Trump bisa saja bersikap lebih keras terhadap Beijing, seperti menerapkan tarif yang lebih tinggi dan beragam terhadap aneka produk ekspor China serta lebih keras menutup diri atas investasi pengusahapengusaha China. Jika itu terjadi, menurut para analis, China, dipimpin Presiden Xi Jinping, akan membalas dengan cara lebih keras di Organisasi Perdagangan Dunia (WTO). China bakal bertekad menjadi penjamin perdagangan bebas di tingkat global sekaligus penegas posisi penjaga sistem perdagangan bebas itu.
Sikap itu telah ditunjukkan Beijing. Di tengah persiapan Kongres Rakyat Nasional di China, Perdana Menteri China Li Keqiang berjanji Beijing akan lebih membuka diri sekaligus ramah terhadap investor asing. Pasokan dan rantai produksi produk-produk asal negeri itu di pasar global menjadi dua hal utama yang ingin senantiasa dipastikan Beijing. Pada saat yang sama reformasi ekonomi secara internal tengah dan terus dilakukan dan dimantapkan untuk mencegah akibat-akibat buruk. Beijing diharapkan tahu dan sadar bahwa goyangnya perekonomian negeri itu bisa berakibat buruk bagi ekonomi global.
”Kami akan lebih berani dalam mereformasi diri dan lebih membuka diri,” kata Li (Kompas, 6 Maret 2018).
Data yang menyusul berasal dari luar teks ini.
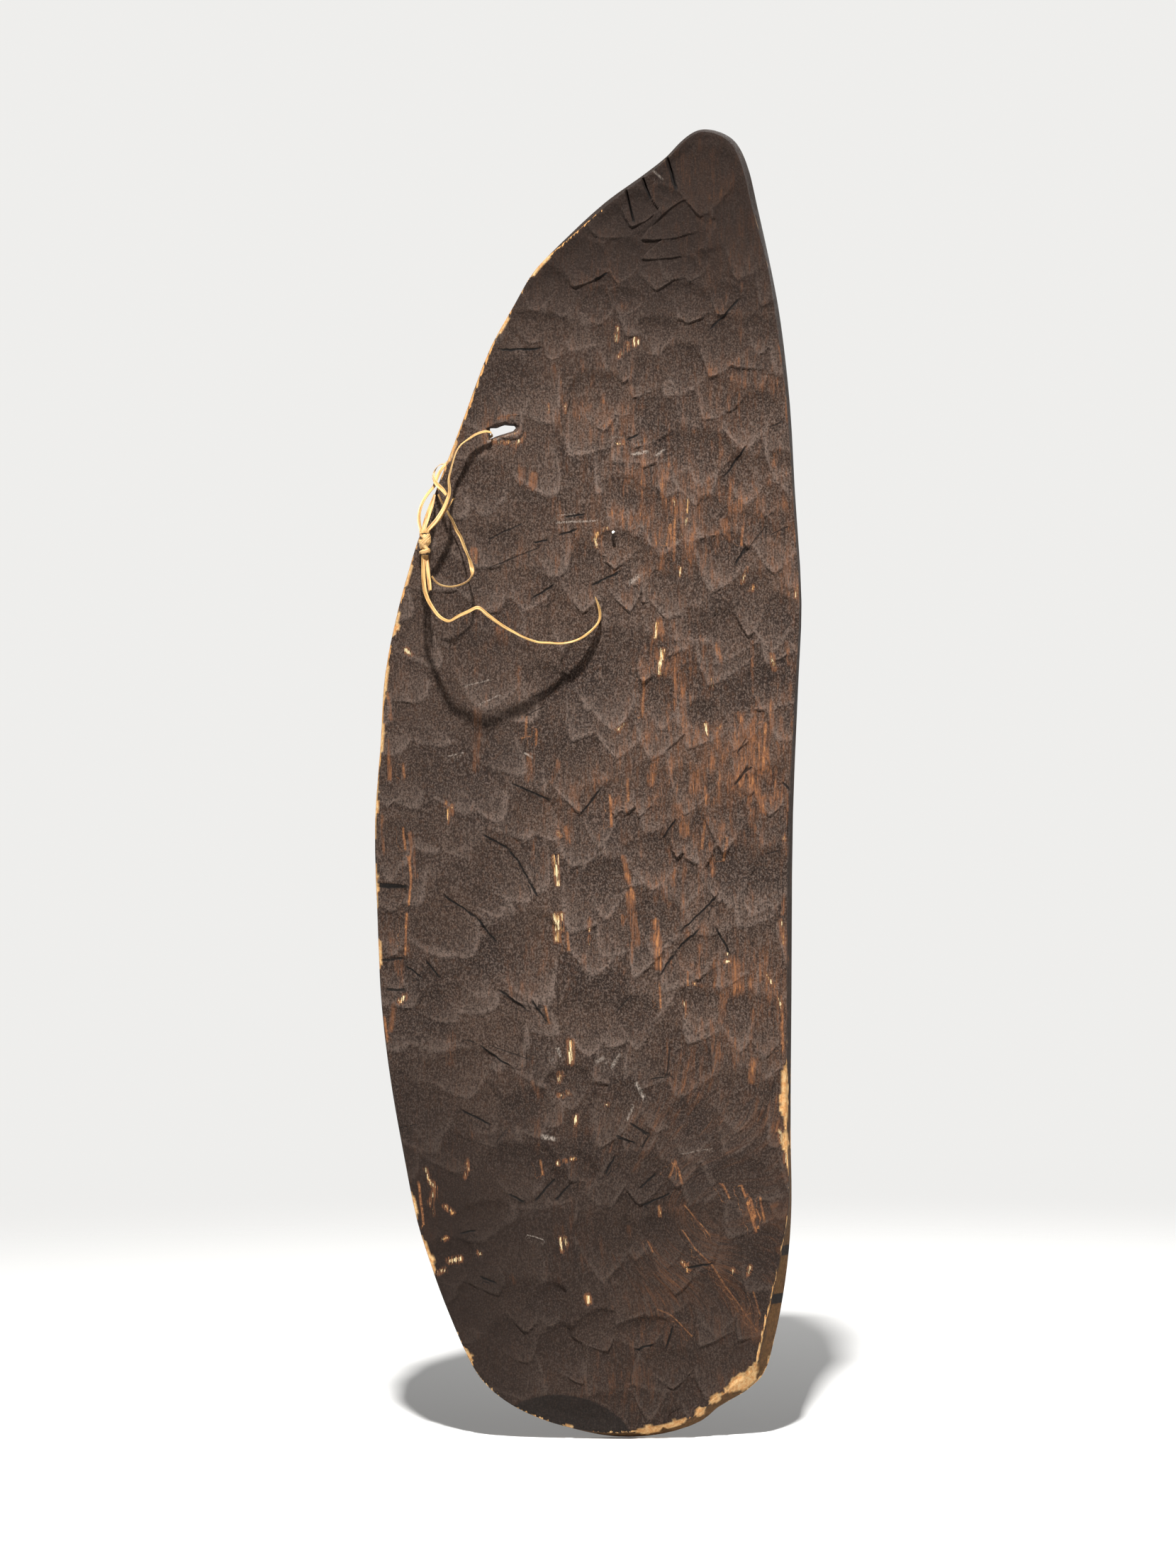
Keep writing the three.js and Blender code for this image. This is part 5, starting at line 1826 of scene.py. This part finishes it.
@dataclass
class FibreTie:
    """The tie: its strips, its knot and the frayed fibres at its ends."""

    frame: dict
    leaf: Material
    wound: Material
    fibre_width: float = 0.22 * MM
    wrap_width: float = 2.5 * MM
    windings: tuple = (
        (0.66, 1.6, 1.9, 0.12, 0.0),
        (0.38, -1.5, 1.8, 0.1, 1.3),
        (0.78, -1.1, 1.2, 0.06, 2.6),
        (0.14, 0.3, 1.6, 0.08, 4.0),
        (0.52, 1.3, 1.4, 0.12, 5.2),
    )
    ribbons: tuple = (
        Ribbon(
            node="tie_front_strand",
            route=(
                (0, -17.15, 0), (0, -22, 0), (0, -27.5, 0), (-0.6, -31.5, 0.6), (-3.2, -35, 1.2), (-7, -36.8, 1.2),
                (-14.8, -38, -1.6), (-21.4, -39.5, -6.2), (-27.9, -43.5, -11.4), (-32.4, -45.5, -18.6),
                (-35.2, -46.5, -27.5), (-37.2, -48, -35.2), (-38.8, -50, -43.5), (-38.3, -51.5, -51.1),
                (-38.6, -52.8, -57.6), (-40.9, -54.4, -64.8), (-43.9, -55.6, -71.7), (-49.5, -57, -80.4),
                (-55, -58.2, -87), (-58.1, -58.6, -90.4), (-58.1, -58.6, -92.8),
            ),
            widths=((0, 2.4), (0.12, 2.8), (0.26, 4.8), (0.5, 5.4), (0.72, 5.0), (0.85, 3.8), (1, 3.0)),
            turns=((0, -30), (0.2, -56), (0.32, -76), (0.52, -76), (0.66, -62), (0.78, -40), (0.88, -16), (1, 0)),
            curl=0.18,
            far_end="knot",
        ),
        Ribbon(
            node="tie_rear_strand",
            route=(
                (0, -16.85, 0), (0, -12, 0), (0, -8, 0), (-0.5, -4.5, -0.3), (-3.6, -2.1, -2), (-9, -1.9, -4.7),
                (-14.8, -2.6, -8.1), (-23.3, -3.8, -12.7), (-31.1, -5.2, -16.9), (-37, -6.8, -20.8),
                (-40.5, -8.2, -24.7), (-44.1, -10, -28.6), (-47.1, -14.5, -32.9), (-49.3, -19.4, -37.4),
                (-51, -24.4, -42.6), (-52.8, -30, -48.5), (-56.4, -37, -53.7), (-60.3, -42, -59.6),
                (-63.7, -47, -66.7), (-65.6, -50.5, -74.5), (-65.7, -53.5, -82.3), (-64.3, -56, -90),
                (-64.2, -56.2, -92.8),
            ),
            widths=((0, 2.4), (0.3, 2.8), (0.45, 3.6), (0.62, 4.6), (0.75, 4.4), (0.9, 3.6), (1, 2.6)),
            turns=((0, 0), (0.3, 0), (0.45, -40), (0.6, -52), (0.75, -52), (0.9, -40), (1, -10)),
            far_end="knot",
        ),
        Ribbon(
            node="tie_inner_strand",
            route=(
                (-52.4, -35, -56.4), (-53.2, -37.4, -60), (-54.6, -41, -65), (-56.8, -46.5, -72.2),
                (-58.8, -51.5, -79), (-60.4, -55.6, -85), (-61.3, -58.2, -89.8), (-61.3, -58.4, -92.8),
            ),
            widths=((0, 2.0), (0.3, 4.2), (0.7, 4.6), (1, 3.6)),
            turns=((0, 20), (0.4, 5), (1, -5)),
            far_end="knot",
        ),
        Ribbon(
            node="tie_twist_loop",
            route=(
                (-45, -6.3, -26.4), (-48.4, -6.6, -27.2), (-51.4, -9, -30.2), (-53.1, -14, -34.2),
                (-53.7, -22.5, -38.8), (-52.4, -30.8, -43), (-50.4, -37, -46.8), (-46.6, -41.5, -50.6),
                (-43.6, -46.4, -54), (-41.2, -50.7, -57.6),
            ),
            widths=((0, 2.0), (0.3, 2.4), (0.6, 3.6), (0.85, 3.8), (1, 2.6)),
            turns=((0, 120), (0.15, 76), (0.3, 40), (0.6, 12), (1, -10)),
            curl=0.2,
            far_end="object",
        ),
        Ribbon(
            node="tie_side_loop",
            route=(
                (-48.9, -37.2, -56.3), (-46.1, -37.4, -62.2), (-43.2, -36.6, -68), (-39.6, -35.4, -74.2),
                (-36.2, -34.4, -80), (-32.5, -33.8, -88.7), (-28.7, -36, -95), (-24.6, -39.5, -105.3),
                (-21.2, -43.6, -113.6), (-18.4, -47, -122), (-17.6, -50.4, -128.6), (-19.7, -53, -134.4),
                (-24.6, -55.4, -138.3), (-31.1, -57.6, -140.9), (-37, -59.4, -141.9), (-42.8, -60.8, -141.3),
                (-47.5, -61.6, -139.6), (-51.3, -62, -136.4), (-54, -61.9, -132.4),
            ),
            widths=((0, 2.2), (0.12, 2.8), (0.25, 3.6), (0.42, 3.8), (0.5, 3.8), (0.6, 3.8), (0.8, 3.6), (1, 2.6)),
            turns=(
                (0, -50), (0.12, -56), (0.25, -48), (0.42, -50), (0.5, -66), (0.58, -30), (0.66, 74), (0.85, 74),
                (1, 56),
            ),
            curl=0.25,
            far_end="object",
            frays=3,
        ),
        Ribbon(
            node="tie_upper_end",
            route=(
                (-57.6, -55.3, -92.8), (-57.6, -55.3, -90.4), (-55.4, -54.7, -87.4), (-51.6, -53.6, -83.4),
                (-47, -52.4, -78), (-43.2, -51.6, -73.4), (-40, -50.9, -69.4), (-37, -50.2, -65),
                (-35.2, -49.8, -61.4),
            ),
            widths=((0, 3.2), (0.4, 4.4), (0.7, 3.2), (0.9, 2.2), (1, 1.0)),
            turns=((0, 0), (0.4, -20), (0.7, 50), (1, 60)),
            frays=5,
        ),
        Ribbon(
            node="tie_short_end",
            route=(
                (-58.8, -55.4, -112.8), (-58.8, -55.5, -115.4), (-58.2, -57.4, -121), (-57.6, -59.4, -127),
                (-57.1, -61, -133), (-56.4, -62, -139), (-55.8, -62.6, -145.2),
            ),
            widths=((0, 2.8), (0.4, 3.2), (0.8, 3.6), (1, 3.2)),
            turns=((0, 0), (0.5, 12), (1, 20)),
            frays=4,
        ),
        Ribbon(
            node="tie_long_end",
            route=(
                (-61.8, -57.9, -112.8), (-61.8, -58, -115.4), (-61.9, -60, -121), (-61.9, -62, -130),
                (-61.5, -63.2, -138), (-60.4, -64.2, -146), (-57.6, -65.4, -154), (-53.4, -67.2, -161.6),
                (-48.3, -70.6, -168.4), (-43, -75.4, -172.4), (-37, -81, -174), (-29.2, -87, -170.2),
                (-20.7, -93, -166.6), (-15, -96.6, -163.8), (-11.6, -98.4, -162.8), (-8.4, -97.2, -164.2),
                (-3.6, -93.4, -168.4), (1, -89, -171.9), (7, -84.6, -176.2), (14.2, -80, -180.7),
                (22, -74.6, -184.8), (29.4, -70, -188.4), (36.8, -64, -191.2), (44.4, -59.4, -193),
                (53, -55, -193.2), (62, -49.6, -193.6), (71, -43.6, -192.4), (80.6, -38.8, -189),
                (88.4, -34.6, -183.8), (95.4, -31.4, -177.2), (99, -29.9, -170.8), (99.3, -29.4, -163.8),
                (97.6, -29.2, -157), (94.9, -29.1, -149.9),
            ),
            widths=(
                (0, 4.4), (0.1, 5), (0.18, 5.6), (0.26, 6.2), (0.38, 6.6), (0.5, 7), (0.62, 7.4), (0.8, 7.4),
                (0.9, 6.4), (0.95, 4.4), (0.98, 2.4), (1, 0.9),
            ),
            turns=(
                (0, 40), (0.1, 46), (0.2, 62), (0.26, 68), (0.31, 64), (0.38, 62), (0.44, 62), (0.52, 70),
                (0.62, 78), (0.8, 78), (0.9, 74), (0.95, 62), (1, 50),
            ),
            curl=0.28,
            frays=6,
        ),
    )

    def build(self) -> list[Object]:
        """Makes every strip and the knot.

        Returns:
            The finished pieces.
        """
        joint = next(joint for joint in self.frame["joints"] if joint["name"] == "tie_swing")
        axis = Vector(joint["pos_m"])
        knot = self._knot()
        pieces = [knot]
        for number, ribbon in enumerate(self.ribbons):
            path = ribbon.path(axis)
            mesh = ribbon.mesh(path)
            self._fray(mesh, ribbon, path, number)
            piece = new_object(ribbon.node.replace("tie_", "fibre_"), mesh)
            self._dress(piece, ribbon.node, self.leaf)
            ribbon.mean_width()
            pieces.append(piece)
        return pieces

    def _dress(self, piece: Object, node: str, material: Material) -> None:
        """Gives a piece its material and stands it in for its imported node."""
        piece.data.materials.append(material)
        shade(piece, 50)
        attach(piece, Body.TIE.value)
        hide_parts(node)

    def _fray(self, mesh: BMesh, ribbon: Ribbon, path: list[Vector], number: int) -> None:
        """Adds thin loose fibres near a strip's far end.

        Args:
            mesh: the strip's bmesh, which this call adds to.
            ribbon: the strip.
            path: its centreline.
            number: the strip's number, which chooses the fibres.
        """
        draw = np.random.default_rng(SEED + number)
        for _ in range(ribbon.frays):
            start = int(len(path) * draw.uniform(0.72, 0.96))
            heading = (path[min(start + 3, len(path) - 1)] - path[start - 1]).normalized()
            drift = Vector(draw.normal(0, 0.35, 3))
            drift -= heading * drift.dot(heading)
            reach = draw.uniform(3, 7) * MM
            points = [path[start] + heading * reach * t + drift * reach * t * t * 0.8 for t in np.linspace(0, 1, 6)]
            join(mesh, self._fibre([self._drawn_in(point, path) for point in points]))

    @staticmethod
    def _drawn_in(point: Vector, path: list[Vector], most: float = 3.3 * MM) -> Vector:
        """Keeps a point within a distance of the strip's centreline."""
        near = min(path, key=lambda place: (place - point).length_squared)
        away = point - near
        return near + away.normalized() * min(away.length, most)

    def _fibre(self, points: list[Vector]) -> BMesh:
        """Makes one thin three-sided fibre.

        Args:
            points: its centreline.

        Returns:
            The fibre.
        """
        rings = []
        for index, (point, heading) in enumerate(zip(points, headings(points))):
            taper = 1 - 0.75 * index / (len(points) - 1)
            side = heading.orthogonal().normalized()
            other = heading.cross(side)
            ring = [side * math.cos(a) + other * math.sin(a) for a in (math.tau * k / 3 for k in range(3))]
            rings.append([point + corner * self.fibre_width * taper for corner in ring])
        return ring_skin(rings)

    def _knot(self) -> Object:
        """Makes the knot: a lumpy core under strips that are wound round it on the slant.

        Returns:
            The finished piece.
        """
        low, high = (Vector(corner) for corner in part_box("tie_knot"))
        centre = (low + high) / 2
        radius, height = (high.x - low.x) / 2, high.z - low.z
        core = bmesh.new()
        bmesh.ops.create_uvsphere(core, u_segments=24, v_segments=18, radius=1.0)
        core.loops.layers.uv.new(STRIP_UV)
        for vert in core.verts:
            lump = 0.78 + 0.1 * math.sin(vert.co.z * 6 + 1) + 0.05 * math.sin(vert.co.x * 7 + vert.co.z * 4)
            girth = radius * lump * self._waist((vert.co.z + 1) / 2)
            vert.co = centre + Vector((vert.co.x * girth, vert.co.y * girth, vert.co.z * height * 0.47))
        for up, slant, rounds, climb, start in self.windings:
            points, steps = [], int(28 * rounds)
            for step in range(steps + 1):
                angle = start + math.tau * rounds * step / steps
                rise = low.z + height * (up + climb * (step / steps - 0.5)) + slant * radius * 0.55 * math.cos(angle)
                level = abs((rise - centre.z) / (height / 2))
                reach = radius * (0.93 - 0.25 * min(level, 1) ** 3) * self._waist((rise - low.z) / height)
                points.append(Vector((centre.x + reach * math.cos(angle), centre.y + reach * math.sin(angle), rise)))
            join(core, self._wrap(points, centre))
        knot = new_object("fibre_knot", core)
        self._dress(knot, "tie_knot", self.wound)
        return knot

    @staticmethod
    def _waist(share: float) -> float:
        """Narrows the knot between its two lumps, at a share of its height."""
        return 1.03 - 0.24 * math.exp(-(((share - 0.34) / 0.13) ** 2))

    def _wrap(self, points: list[Vector], centre: Vector) -> BMesh:
        """Makes one flat strip that lies along points round the knot's core.

        Args:
            points: the strip's centreline.
            centre: the knot's middle.

        Returns:
            The strip.
        """
        half, rings = self.wrap_width / 2, []
        for point, heading in zip(points, headings(points)):
            out = Vector((point.x - centre.x, point.y - centre.y, 0)).normalized()
            side = heading.cross(out).normalized()
            upper = [point + side * half * s + out * 0.5 * MM * (1 - s * s) for s in (-1, -0.5, 0, 0.5, 1)]
            rings.append(upper + [place - out * 0.7 * MM for place in reversed(upper)])
        strip = ring_skin(rings)
        map_strip(strip, rings, self.wrap_width, path_length(points))
        return strip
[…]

Menariknya Li juga menjanjikan kemajuan progresif—dalam upaya beberapa tahun terakhir negerinya—untuk mengurangi kapasitas produksi, termasuk baja, batubara dan industri-industri lainnya di mana kondisi suplai melebihi permintaan. Amerika Serikat dan Uni Eropa memprotes surplusnya produk baja dan aluminium di pasar global yang telah mengakibatkan jatuhnya harga dan mengancam lapangan kerja mereka. Menurut Li, industri baja China akan mengurangi produksi bajanya 30 juta ton dari total 800 juta ton secara tahunan.